Watch the Surgery Simulation video
Will you help train today’s neurosurgeons to save more lives?
The issue
Neurosurgery is demanding and a patient’s quality of life post-surgery is closely linked to the surgeon’s skills and experience. Neurosurgeons traditionally develop their skills over many years with training models and patients. However, reductions in surgical training time, increasing specialisation of surgical training and ethical issues are challenging the development of tomorrow’s neurosurgeons. To ensure neurosurgeons are equipped with the best possible skills, new training methods are required.
Our solution
At The University of Nottingham, we have developed a virtual-reality prototype neurosurgery simulator, which simulates the look and feel of performing surgery.

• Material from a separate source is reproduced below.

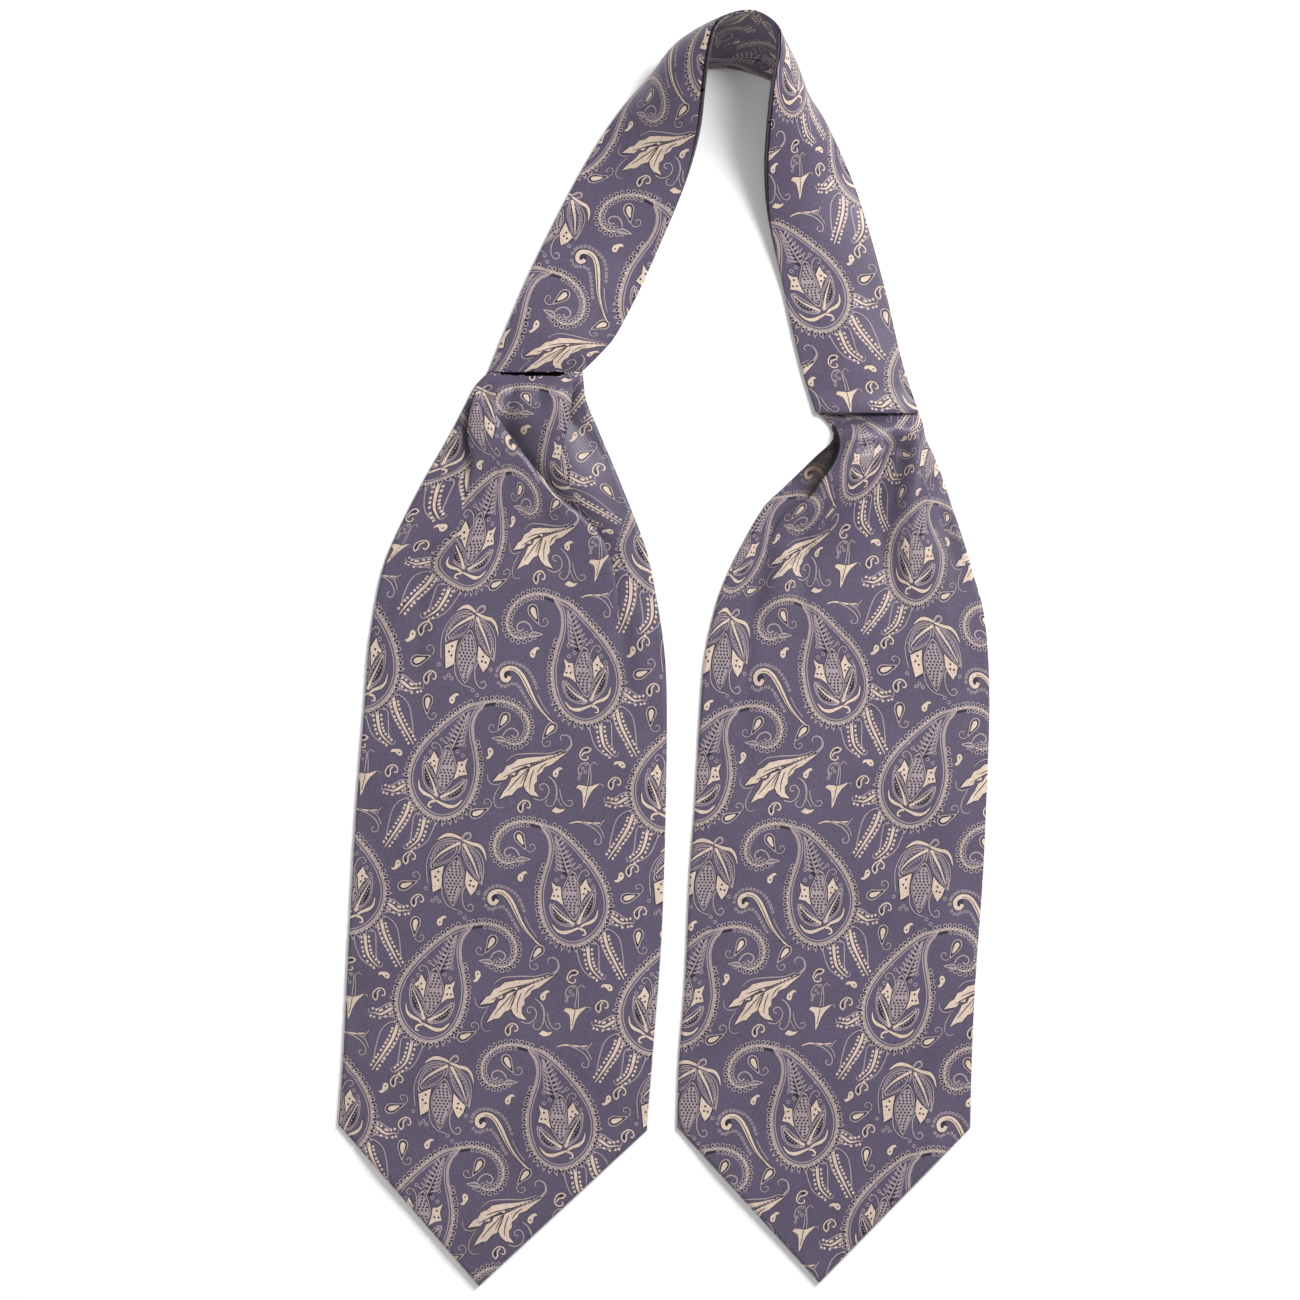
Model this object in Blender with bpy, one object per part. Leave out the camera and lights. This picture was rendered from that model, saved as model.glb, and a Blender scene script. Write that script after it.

This allows trainees or surgeons to replicate complex operations on a computer model of an organ. Additional work is needed to develop this prototype into a product for the global medical industry. Key developments include extending the range and complexity of the operations that can be simulated and integrating software to assess the surgeon’s skills. By combining the University’s engineering, computer science and physics expertise with surgical input from the Nottingham University Hospitals Trust, we are uniquely placed to become a world leader in neurosurgery simulation.
Our impact
Enhancing neurosurgical skills through surgery simulation will improve patient outcomes and save lives worldwide. Development of our portable neurosurgery simulation system will improve the competence and confidence of surgeons and trainees. Not only will it result in better surgical training, planning and delivery, surgery simulation will reduce reliance on training models and offer substantial savings to the NHS. Philanthropic funding will enable our prototype system to be developed into a medical training device capable of simulating a range of complex surgical procedures in one of medicine’s most exacting fields, significantly improving patient quality of life.
What will your Impact be?
Your support for Surgery Simulation will accelerate the translation of novel research into a revolutionary medical training device to influence surgical training and assessment. The success of this project has the potential to have a global impact on neurosurgical training and patient quality of life.
Quotes
Neurosurgical training is usually ‘on the job’, which is a harrowing experience for both patient and surgeon. A simulator will allow us to learn by repetition or rehearsals before taking the patient to the operating theatre – rather like pilots spending many hours training on flight simulators before taking to the skies.
Michael Vloeberghs, Clinical Associate Professor, Faculty of Medicine & Health Sciences, University of Nottingham.
Simulators
reduce errors and make surgery much safer.